• [WHAT IS REQUIRED]: Transcribe word for word only the span whose first line is the one with "Keep writing the" and whose last line is the one with "emblem_place = share_points([(0.0, emblem_height)])[0]"; both of those lines belong to it.

• [RECORDED DATA]:
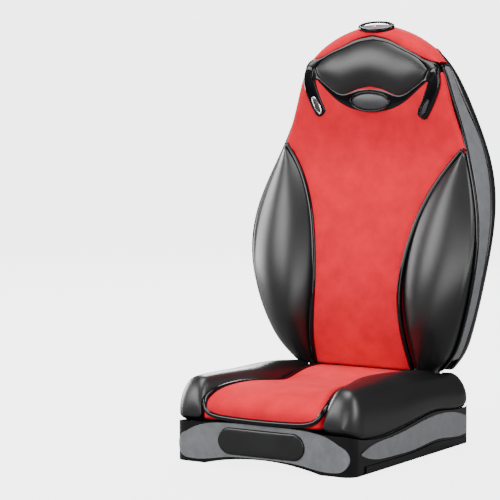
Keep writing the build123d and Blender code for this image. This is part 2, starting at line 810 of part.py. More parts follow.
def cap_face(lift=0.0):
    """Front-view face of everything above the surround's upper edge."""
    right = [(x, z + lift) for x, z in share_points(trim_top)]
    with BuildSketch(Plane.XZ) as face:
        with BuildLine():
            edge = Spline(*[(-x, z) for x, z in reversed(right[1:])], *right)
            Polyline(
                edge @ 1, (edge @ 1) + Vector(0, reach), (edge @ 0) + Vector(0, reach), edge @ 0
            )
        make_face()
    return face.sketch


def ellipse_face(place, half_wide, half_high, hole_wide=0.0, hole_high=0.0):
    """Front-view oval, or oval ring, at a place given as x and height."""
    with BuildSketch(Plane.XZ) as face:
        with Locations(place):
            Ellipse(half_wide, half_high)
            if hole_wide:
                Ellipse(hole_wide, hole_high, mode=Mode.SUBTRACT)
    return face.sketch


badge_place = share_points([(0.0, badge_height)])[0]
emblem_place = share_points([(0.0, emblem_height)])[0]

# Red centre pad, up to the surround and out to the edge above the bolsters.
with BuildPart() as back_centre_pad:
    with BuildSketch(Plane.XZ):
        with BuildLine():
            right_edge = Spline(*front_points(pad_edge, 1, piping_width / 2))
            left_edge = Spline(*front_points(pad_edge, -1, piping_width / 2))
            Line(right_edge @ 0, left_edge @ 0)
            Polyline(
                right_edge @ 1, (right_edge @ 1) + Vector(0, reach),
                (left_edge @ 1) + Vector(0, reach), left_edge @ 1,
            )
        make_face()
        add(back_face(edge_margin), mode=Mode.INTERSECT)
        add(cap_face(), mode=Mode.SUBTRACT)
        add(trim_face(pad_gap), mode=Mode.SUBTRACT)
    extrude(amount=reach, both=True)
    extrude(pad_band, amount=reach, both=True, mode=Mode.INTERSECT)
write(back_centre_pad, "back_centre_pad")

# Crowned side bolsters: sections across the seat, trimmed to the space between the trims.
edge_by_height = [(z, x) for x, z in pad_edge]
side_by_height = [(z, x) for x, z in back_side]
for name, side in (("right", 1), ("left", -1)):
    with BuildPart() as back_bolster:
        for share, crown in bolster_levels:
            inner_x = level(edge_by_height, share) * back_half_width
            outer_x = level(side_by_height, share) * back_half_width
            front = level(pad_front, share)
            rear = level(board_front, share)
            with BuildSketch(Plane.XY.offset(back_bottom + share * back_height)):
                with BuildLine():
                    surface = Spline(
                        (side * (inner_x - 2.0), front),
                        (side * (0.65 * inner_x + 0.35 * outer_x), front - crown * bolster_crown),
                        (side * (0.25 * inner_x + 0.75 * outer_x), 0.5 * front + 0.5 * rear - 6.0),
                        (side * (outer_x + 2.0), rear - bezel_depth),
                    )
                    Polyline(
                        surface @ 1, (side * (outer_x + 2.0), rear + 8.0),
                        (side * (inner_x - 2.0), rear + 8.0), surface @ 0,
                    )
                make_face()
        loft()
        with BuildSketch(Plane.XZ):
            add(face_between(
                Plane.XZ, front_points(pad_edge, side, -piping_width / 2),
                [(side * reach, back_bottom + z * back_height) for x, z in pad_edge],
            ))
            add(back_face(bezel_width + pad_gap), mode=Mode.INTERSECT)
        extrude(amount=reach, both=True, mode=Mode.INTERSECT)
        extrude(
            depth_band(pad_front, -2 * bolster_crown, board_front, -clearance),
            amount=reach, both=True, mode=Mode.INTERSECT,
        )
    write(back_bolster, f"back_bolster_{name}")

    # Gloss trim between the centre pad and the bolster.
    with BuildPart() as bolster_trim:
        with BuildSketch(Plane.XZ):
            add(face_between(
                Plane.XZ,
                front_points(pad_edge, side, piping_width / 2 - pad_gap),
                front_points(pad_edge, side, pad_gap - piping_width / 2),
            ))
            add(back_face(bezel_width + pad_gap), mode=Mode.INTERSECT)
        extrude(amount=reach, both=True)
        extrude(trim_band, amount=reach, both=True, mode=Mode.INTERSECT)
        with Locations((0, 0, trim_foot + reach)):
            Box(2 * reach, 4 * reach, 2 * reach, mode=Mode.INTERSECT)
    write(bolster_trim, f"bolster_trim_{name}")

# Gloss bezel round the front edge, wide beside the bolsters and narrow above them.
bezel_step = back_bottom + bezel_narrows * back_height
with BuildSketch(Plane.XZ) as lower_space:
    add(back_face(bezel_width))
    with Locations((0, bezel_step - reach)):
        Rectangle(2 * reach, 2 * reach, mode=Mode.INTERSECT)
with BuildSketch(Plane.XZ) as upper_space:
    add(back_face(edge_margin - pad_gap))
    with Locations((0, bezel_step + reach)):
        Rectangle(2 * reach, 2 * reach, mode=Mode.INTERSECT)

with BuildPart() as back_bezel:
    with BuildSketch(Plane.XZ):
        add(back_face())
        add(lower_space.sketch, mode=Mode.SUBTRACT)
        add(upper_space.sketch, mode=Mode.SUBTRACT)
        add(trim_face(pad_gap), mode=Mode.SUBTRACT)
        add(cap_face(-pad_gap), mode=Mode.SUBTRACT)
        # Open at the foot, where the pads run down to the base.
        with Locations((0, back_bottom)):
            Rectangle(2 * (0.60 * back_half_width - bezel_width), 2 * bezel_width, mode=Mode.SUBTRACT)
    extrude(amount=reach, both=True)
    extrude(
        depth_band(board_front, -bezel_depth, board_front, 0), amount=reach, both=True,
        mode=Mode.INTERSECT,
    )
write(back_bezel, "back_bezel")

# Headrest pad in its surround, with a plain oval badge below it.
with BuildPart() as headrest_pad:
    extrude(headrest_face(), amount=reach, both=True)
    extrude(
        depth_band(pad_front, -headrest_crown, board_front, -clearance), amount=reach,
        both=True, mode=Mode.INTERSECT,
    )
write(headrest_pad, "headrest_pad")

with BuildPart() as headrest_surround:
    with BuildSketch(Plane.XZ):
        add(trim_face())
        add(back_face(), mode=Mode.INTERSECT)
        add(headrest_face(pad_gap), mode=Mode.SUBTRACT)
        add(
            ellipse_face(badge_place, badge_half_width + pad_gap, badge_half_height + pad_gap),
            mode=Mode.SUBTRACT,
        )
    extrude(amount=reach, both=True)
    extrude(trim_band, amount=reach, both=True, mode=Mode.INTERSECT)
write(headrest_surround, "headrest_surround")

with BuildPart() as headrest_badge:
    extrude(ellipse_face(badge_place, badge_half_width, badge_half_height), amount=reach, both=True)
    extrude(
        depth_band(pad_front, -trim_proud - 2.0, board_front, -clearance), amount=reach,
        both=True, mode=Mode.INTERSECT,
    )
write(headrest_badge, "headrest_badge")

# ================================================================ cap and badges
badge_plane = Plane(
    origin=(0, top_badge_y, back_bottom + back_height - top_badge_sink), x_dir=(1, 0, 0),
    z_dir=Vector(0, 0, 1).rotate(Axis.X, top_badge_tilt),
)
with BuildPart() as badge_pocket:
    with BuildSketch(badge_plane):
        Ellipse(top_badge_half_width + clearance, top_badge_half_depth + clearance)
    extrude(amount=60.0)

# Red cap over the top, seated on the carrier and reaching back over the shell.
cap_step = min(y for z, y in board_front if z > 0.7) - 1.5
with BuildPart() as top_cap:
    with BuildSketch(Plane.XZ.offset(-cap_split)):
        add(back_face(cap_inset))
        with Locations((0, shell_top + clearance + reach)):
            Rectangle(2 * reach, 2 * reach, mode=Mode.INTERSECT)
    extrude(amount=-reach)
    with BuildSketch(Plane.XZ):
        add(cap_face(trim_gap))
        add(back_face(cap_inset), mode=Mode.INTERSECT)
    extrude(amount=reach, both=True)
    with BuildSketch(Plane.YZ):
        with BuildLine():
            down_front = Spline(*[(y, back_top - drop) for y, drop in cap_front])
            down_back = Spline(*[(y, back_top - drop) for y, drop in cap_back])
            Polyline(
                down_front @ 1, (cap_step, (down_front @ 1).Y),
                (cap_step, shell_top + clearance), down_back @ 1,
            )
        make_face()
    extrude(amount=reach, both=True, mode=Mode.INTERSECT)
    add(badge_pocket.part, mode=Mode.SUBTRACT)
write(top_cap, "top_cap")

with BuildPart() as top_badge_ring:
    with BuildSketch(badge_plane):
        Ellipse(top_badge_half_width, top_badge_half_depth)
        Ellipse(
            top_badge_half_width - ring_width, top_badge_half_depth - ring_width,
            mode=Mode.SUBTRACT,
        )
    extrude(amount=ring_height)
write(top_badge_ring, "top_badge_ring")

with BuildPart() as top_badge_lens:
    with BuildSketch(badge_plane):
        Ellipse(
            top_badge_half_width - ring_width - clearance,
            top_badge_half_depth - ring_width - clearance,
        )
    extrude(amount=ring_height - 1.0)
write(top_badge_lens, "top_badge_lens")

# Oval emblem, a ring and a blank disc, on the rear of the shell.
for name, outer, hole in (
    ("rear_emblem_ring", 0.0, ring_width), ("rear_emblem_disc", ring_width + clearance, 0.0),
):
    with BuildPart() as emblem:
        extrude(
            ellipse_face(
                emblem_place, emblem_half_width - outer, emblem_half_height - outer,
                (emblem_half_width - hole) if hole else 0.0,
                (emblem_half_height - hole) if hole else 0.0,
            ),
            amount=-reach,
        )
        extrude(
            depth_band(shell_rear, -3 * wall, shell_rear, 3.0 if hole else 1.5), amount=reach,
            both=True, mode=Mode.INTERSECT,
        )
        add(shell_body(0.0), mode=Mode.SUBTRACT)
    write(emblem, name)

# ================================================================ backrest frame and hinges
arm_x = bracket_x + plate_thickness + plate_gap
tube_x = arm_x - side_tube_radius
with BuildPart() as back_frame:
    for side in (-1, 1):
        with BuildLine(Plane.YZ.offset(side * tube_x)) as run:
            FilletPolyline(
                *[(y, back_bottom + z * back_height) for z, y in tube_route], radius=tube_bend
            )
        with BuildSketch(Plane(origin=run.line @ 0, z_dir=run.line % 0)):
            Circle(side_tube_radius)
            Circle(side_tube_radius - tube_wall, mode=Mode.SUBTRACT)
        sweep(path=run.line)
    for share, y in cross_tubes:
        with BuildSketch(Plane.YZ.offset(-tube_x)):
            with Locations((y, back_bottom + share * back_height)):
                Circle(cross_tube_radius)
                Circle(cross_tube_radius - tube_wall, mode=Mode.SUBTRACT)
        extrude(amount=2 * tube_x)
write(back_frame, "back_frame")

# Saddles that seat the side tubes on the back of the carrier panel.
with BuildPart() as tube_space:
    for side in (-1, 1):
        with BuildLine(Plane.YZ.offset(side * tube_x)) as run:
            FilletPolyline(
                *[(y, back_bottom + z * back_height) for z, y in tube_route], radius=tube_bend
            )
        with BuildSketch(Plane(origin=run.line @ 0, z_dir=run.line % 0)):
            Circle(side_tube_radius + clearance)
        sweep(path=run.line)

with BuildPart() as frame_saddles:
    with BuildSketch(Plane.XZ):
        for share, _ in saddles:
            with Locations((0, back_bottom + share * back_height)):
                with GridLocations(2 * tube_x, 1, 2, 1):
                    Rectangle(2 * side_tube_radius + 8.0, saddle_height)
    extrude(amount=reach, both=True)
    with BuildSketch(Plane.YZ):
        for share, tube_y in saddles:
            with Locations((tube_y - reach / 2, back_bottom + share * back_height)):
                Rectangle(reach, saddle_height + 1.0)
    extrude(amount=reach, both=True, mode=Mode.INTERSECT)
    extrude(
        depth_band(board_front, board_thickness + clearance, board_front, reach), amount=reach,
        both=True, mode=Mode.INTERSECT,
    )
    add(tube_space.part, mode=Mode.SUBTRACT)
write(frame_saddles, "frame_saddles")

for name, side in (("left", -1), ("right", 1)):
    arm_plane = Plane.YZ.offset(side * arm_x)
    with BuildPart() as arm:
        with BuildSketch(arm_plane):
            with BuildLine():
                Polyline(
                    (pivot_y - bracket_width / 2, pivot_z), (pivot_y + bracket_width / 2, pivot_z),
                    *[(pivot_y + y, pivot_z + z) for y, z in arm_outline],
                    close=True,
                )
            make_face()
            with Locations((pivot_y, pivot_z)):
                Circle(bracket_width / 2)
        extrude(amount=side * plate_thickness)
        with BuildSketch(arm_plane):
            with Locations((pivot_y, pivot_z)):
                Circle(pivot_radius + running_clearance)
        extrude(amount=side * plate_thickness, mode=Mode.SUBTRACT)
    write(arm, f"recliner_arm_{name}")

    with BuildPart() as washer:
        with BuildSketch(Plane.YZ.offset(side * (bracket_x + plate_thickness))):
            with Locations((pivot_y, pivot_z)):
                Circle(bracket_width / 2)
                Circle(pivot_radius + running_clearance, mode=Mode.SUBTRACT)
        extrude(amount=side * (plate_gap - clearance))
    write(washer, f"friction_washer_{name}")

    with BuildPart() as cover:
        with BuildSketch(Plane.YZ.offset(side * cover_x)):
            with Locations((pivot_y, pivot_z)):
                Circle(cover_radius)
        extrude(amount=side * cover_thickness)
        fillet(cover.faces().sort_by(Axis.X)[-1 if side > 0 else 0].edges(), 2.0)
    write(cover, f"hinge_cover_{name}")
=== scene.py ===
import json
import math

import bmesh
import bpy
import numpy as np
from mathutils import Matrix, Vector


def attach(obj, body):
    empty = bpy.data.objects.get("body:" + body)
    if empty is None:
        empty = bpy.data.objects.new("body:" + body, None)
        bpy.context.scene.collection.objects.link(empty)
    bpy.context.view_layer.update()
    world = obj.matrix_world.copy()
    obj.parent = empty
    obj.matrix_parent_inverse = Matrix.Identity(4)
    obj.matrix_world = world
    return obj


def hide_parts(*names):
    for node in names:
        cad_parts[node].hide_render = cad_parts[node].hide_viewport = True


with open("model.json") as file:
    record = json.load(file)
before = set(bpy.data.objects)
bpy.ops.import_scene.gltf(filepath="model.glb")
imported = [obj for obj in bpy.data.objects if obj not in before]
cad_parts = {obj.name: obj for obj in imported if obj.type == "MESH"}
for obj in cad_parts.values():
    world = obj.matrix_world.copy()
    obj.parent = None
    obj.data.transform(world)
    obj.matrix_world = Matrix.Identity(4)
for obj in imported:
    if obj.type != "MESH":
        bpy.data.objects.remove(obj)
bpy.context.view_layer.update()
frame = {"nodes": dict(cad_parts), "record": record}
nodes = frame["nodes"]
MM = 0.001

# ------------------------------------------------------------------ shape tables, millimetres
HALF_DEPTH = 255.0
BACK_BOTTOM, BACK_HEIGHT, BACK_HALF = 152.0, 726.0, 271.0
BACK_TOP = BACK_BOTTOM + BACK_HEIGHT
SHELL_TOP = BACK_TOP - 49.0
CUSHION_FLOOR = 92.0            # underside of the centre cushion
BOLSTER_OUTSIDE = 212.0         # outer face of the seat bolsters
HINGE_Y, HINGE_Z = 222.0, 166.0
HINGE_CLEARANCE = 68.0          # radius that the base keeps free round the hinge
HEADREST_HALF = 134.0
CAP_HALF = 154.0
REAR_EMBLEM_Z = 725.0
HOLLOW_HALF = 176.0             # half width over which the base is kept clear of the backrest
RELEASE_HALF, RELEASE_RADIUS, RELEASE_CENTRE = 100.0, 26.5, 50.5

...

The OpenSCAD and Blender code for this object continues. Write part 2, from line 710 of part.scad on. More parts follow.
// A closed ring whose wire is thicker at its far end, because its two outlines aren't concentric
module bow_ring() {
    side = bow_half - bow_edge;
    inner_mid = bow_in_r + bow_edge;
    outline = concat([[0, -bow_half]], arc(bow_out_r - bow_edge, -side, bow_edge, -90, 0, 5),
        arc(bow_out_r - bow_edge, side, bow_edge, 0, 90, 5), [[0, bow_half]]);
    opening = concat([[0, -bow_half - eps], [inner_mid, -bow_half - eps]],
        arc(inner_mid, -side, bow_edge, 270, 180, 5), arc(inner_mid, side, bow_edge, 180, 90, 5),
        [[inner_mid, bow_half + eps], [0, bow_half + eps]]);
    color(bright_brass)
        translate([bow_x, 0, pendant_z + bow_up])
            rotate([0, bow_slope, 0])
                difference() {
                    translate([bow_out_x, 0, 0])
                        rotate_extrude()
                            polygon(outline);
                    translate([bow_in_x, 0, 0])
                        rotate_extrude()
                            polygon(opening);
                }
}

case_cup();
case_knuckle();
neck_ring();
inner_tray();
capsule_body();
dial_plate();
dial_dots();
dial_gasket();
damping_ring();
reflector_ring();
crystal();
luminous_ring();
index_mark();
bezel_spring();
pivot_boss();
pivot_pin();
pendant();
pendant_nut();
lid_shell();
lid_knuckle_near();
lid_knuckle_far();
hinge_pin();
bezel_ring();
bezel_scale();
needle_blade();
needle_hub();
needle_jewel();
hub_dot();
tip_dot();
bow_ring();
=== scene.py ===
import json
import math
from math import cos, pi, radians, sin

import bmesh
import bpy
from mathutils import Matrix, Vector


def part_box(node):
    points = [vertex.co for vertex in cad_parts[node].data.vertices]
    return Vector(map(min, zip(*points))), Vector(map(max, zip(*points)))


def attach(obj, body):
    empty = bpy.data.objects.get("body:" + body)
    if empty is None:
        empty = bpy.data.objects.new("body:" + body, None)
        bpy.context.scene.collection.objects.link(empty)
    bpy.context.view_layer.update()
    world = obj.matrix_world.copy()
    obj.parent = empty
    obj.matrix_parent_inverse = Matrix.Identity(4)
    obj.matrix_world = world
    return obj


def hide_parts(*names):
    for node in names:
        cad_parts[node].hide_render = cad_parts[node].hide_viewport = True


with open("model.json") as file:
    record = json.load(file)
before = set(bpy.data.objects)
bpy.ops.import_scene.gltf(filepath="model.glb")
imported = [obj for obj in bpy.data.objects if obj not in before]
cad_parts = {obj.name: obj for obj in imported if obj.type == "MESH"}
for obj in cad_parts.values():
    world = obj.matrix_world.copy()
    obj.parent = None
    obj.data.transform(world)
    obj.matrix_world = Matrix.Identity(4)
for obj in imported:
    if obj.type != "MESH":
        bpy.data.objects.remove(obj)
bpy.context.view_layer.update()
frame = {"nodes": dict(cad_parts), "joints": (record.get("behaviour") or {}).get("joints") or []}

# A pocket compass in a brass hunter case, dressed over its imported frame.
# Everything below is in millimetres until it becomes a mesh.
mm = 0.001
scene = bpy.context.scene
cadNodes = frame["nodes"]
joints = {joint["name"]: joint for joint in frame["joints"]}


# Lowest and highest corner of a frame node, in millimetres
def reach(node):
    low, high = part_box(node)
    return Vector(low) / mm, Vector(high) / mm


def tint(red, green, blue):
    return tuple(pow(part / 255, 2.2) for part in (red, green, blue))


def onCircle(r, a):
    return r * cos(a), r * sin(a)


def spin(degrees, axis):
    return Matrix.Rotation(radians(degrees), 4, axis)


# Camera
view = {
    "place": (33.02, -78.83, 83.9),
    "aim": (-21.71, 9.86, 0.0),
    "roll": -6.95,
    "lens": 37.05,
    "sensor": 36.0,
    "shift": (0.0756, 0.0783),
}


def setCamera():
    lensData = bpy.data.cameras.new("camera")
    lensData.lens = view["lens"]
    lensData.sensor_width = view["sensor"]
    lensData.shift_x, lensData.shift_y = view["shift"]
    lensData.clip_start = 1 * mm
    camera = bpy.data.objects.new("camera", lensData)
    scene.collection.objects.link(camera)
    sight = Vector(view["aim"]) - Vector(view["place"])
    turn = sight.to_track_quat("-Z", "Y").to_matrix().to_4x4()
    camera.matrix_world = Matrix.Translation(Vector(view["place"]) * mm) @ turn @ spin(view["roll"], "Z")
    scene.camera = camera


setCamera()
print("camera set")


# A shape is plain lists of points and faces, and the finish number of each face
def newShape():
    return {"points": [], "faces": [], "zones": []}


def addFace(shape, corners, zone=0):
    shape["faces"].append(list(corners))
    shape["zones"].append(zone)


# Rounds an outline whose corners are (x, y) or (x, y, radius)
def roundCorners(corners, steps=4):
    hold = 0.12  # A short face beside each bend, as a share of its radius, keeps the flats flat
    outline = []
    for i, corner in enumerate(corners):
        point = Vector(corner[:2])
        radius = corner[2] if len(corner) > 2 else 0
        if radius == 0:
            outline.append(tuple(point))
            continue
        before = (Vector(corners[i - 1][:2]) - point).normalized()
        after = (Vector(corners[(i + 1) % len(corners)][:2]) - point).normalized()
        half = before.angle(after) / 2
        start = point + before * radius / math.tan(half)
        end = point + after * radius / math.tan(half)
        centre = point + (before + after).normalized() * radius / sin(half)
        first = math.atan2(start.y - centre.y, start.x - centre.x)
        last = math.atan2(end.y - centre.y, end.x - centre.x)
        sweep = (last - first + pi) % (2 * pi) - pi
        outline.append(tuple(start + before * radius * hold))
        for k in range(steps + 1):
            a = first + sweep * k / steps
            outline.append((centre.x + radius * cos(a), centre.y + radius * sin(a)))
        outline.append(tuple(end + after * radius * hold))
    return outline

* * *

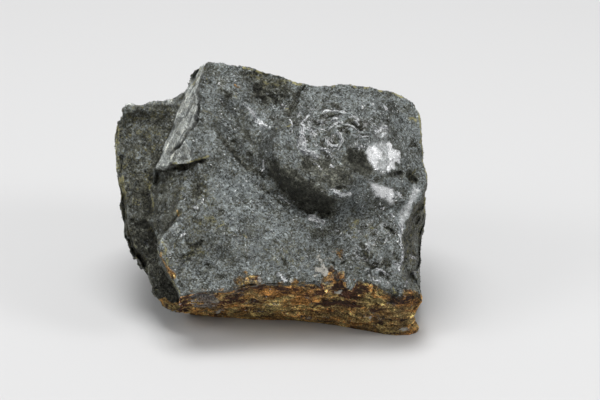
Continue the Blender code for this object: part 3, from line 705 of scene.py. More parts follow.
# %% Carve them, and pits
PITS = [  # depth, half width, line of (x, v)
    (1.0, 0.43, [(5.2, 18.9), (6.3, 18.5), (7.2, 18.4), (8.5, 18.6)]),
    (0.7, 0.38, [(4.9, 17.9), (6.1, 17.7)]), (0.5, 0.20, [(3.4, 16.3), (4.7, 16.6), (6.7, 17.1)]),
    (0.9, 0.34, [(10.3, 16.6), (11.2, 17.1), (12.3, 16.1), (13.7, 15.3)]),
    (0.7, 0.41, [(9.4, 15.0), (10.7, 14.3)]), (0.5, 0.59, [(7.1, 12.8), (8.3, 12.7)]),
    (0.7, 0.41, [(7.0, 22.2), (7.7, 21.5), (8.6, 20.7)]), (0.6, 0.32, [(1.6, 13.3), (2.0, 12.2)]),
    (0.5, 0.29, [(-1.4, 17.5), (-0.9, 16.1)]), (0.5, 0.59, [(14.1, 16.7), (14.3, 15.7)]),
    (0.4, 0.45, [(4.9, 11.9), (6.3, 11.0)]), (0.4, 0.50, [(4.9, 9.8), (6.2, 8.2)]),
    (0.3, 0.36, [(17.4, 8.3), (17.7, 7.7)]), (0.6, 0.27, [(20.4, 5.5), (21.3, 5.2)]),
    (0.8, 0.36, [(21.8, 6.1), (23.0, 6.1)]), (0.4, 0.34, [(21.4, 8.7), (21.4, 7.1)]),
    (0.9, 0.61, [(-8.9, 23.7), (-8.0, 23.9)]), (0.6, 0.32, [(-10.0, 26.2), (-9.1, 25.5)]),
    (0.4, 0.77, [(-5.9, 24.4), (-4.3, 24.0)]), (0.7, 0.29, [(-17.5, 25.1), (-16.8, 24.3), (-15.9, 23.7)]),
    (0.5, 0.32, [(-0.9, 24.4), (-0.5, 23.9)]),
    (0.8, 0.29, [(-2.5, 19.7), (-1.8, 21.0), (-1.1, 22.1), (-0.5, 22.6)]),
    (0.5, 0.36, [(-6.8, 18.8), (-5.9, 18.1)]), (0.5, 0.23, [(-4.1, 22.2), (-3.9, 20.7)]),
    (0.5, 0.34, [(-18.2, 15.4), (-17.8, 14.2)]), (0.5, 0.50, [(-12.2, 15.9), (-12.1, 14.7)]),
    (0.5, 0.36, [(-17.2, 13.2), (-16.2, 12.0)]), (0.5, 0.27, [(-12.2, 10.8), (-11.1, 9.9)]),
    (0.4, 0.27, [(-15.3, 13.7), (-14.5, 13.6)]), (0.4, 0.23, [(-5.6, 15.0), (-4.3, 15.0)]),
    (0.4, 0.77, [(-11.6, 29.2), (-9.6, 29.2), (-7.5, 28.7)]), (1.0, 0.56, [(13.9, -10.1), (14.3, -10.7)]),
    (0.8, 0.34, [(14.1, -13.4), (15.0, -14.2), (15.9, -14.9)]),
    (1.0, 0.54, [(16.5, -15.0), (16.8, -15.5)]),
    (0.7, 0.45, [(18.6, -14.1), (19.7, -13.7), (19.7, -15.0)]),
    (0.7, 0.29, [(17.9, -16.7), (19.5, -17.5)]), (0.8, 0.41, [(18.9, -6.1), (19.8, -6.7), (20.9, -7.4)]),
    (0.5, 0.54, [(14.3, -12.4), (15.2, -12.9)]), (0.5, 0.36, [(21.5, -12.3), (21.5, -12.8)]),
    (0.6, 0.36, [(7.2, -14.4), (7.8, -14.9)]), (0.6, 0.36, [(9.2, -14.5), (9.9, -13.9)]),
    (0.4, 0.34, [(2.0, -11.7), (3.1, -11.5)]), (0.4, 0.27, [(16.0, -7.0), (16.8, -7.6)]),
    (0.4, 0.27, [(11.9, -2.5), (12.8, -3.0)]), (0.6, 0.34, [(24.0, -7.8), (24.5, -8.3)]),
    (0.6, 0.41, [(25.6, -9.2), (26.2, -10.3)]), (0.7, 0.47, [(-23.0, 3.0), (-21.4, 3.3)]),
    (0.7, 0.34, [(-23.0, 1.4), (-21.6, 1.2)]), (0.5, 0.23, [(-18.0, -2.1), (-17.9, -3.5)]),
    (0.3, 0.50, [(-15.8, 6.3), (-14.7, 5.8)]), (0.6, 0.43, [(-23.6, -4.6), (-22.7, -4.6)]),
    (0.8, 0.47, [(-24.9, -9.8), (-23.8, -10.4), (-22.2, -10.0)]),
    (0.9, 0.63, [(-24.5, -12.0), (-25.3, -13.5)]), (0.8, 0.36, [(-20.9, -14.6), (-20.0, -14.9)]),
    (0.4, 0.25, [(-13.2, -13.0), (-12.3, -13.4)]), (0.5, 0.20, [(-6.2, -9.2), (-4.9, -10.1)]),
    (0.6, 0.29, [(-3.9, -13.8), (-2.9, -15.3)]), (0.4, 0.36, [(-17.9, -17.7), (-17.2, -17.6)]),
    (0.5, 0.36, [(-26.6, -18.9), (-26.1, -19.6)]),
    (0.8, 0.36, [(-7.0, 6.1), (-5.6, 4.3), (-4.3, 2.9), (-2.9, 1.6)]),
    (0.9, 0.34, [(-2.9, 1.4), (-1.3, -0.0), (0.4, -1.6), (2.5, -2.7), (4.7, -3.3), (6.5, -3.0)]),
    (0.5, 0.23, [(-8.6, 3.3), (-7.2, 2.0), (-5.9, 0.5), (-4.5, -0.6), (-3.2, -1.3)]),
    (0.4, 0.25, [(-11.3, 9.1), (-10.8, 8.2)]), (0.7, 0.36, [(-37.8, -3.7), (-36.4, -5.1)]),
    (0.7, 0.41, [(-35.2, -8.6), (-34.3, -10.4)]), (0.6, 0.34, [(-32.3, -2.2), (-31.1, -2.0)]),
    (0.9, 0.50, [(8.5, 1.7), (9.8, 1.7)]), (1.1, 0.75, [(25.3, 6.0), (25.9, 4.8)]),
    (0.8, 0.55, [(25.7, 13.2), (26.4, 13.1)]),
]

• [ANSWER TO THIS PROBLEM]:
Keep writing the build123d and Blender code for this image. This is part 2, starting at line 810 of part.py. More parts follow.
def cap_face(lift=0.0):
    """Front-view face of everything above the surround's upper edge."""
    right = [(x, z + lift) for x, z in share_points(trim_top)]
    with BuildSketch(Plane.XZ) as face:
        with BuildLine():
            edge = Spline(*[(-x, z) for x, z in reversed(right[1:])], *right)
            Polyline(
                edge @ 1, (edge @ 1) + Vector(0, reach), (edge @ 0) + Vector(0, reach), edge @ 0
            )
        make_face()
    return face.sketch


def ellipse_face(place, half_wide, half_high, hole_wide=0.0, hole_high=0.0):
    """Front-view oval, or oval ring, at a place given as x and height."""
    with BuildSketch(Plane.XZ) as face:
        with Locations(place):
            Ellipse(half_wide, half_high)
            if hole_wide:
                Ellipse(hole_wide, hole_high, mode=Mode.SUBTRACT)
    return face.sketch


badge_place = share_points([(0.0, badge_height)])[0]
emblem_place = share_points([(0.0, emblem_height)])[0]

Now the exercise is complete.